Cloud Atlas follows six protagonists from different times through their various stories.  Adam Ewing's sea-faring adventures in the 1840s, composer Robert Frobisher's musical collaboration in the 1930s, Luisa Rey's political intrigue of the 1970s, present day's Timothy Cavindish's misadventures with publishing and nursing homes, fabricant Sonmi-451's battles against a technologically superior but oppressive future, and Zachry's tribe loyalties 106 years "after the fall" do not seem to have much in common at first blush.  The film drops the novel's nesting-doll approach, instead jumping from one story to the next at the drop of a hat and pulling the themes and similarities between the stories to the surface, often using one character's voice-over to demonstrate what happens to another.

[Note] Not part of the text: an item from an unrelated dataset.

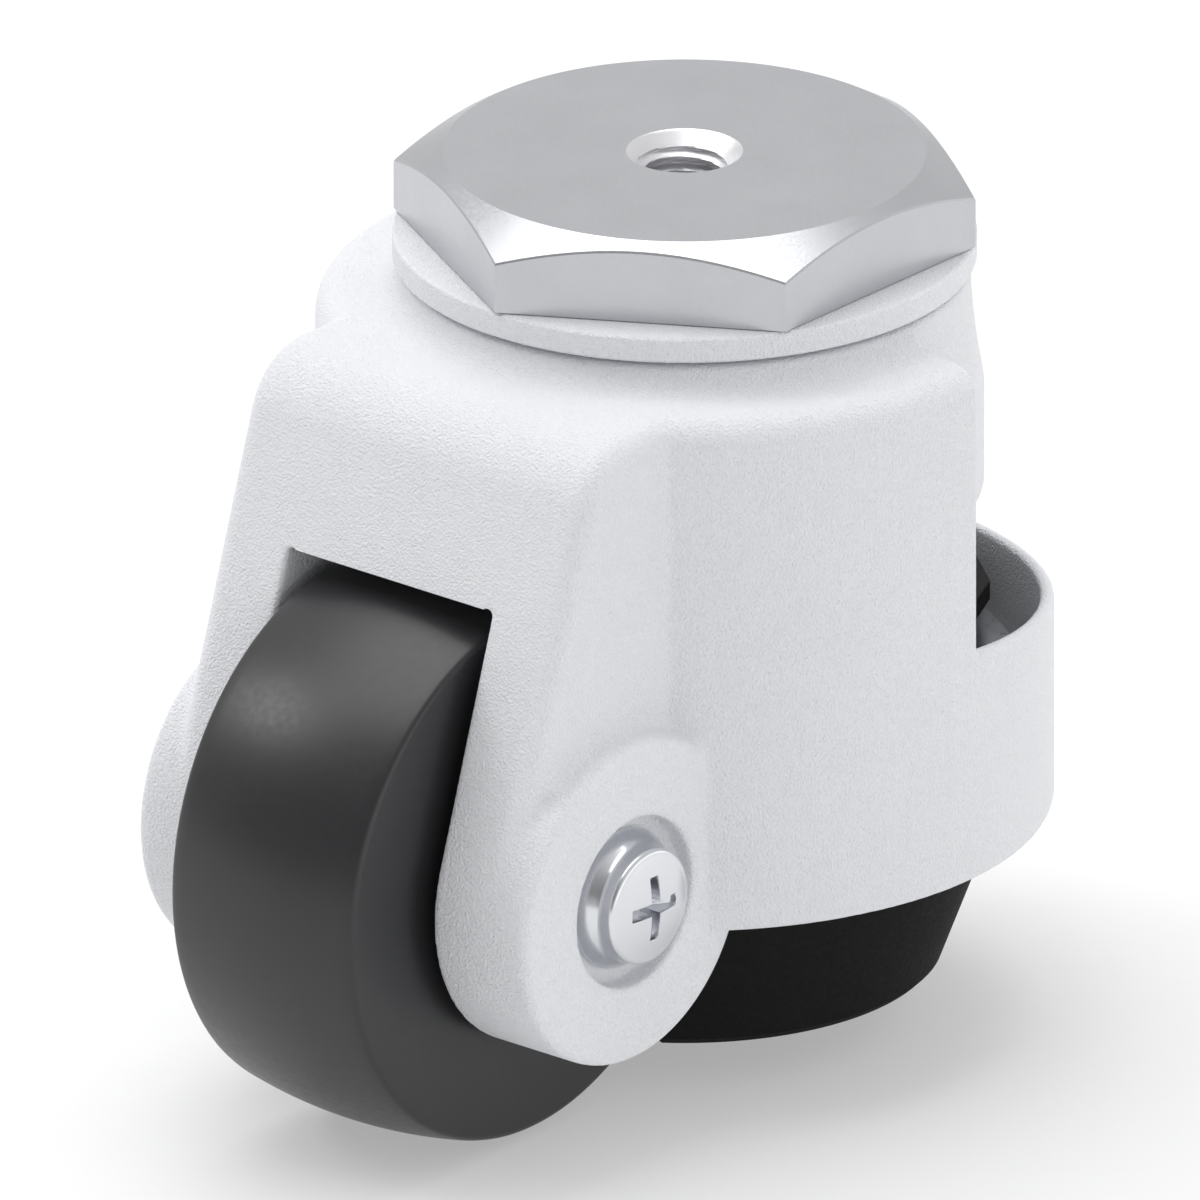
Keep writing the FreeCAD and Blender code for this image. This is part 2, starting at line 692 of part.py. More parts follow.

This may lead to some serious confusion for viewers, especially early on, but for an audience willing to go along with things for a while, the film ties its varying storylines together pretty effectively.

The film has already met with some controversy over its casting.  Each of the six segments use the same actors in new roles, meaning actors play across age, gender, and racial lines.  The result winds up feeling like a game of "Where's Waldo?" and winds up distracting at best, and offensive at worst.  Yellowface and Blackface have a pretty nasty history attached to them, and while the cross-casting fits nicely with the film's study of identity and is clearly not done to be purposely demeaning or offensive, it might still be enough to turn some audiences away. 

Cloud Atlas is, at times, kind of a mess.  It will probably prove polarizing; I imagine most will come away either loving or hating it.  Still, I'd rather seen an ambitious mess--or even an ambitious failure--than another mediocre, by-the-numbers sequel or remake.  Cloud Atlas isn't like any other movie out there these days--and I can't possibly find that to be a criticism.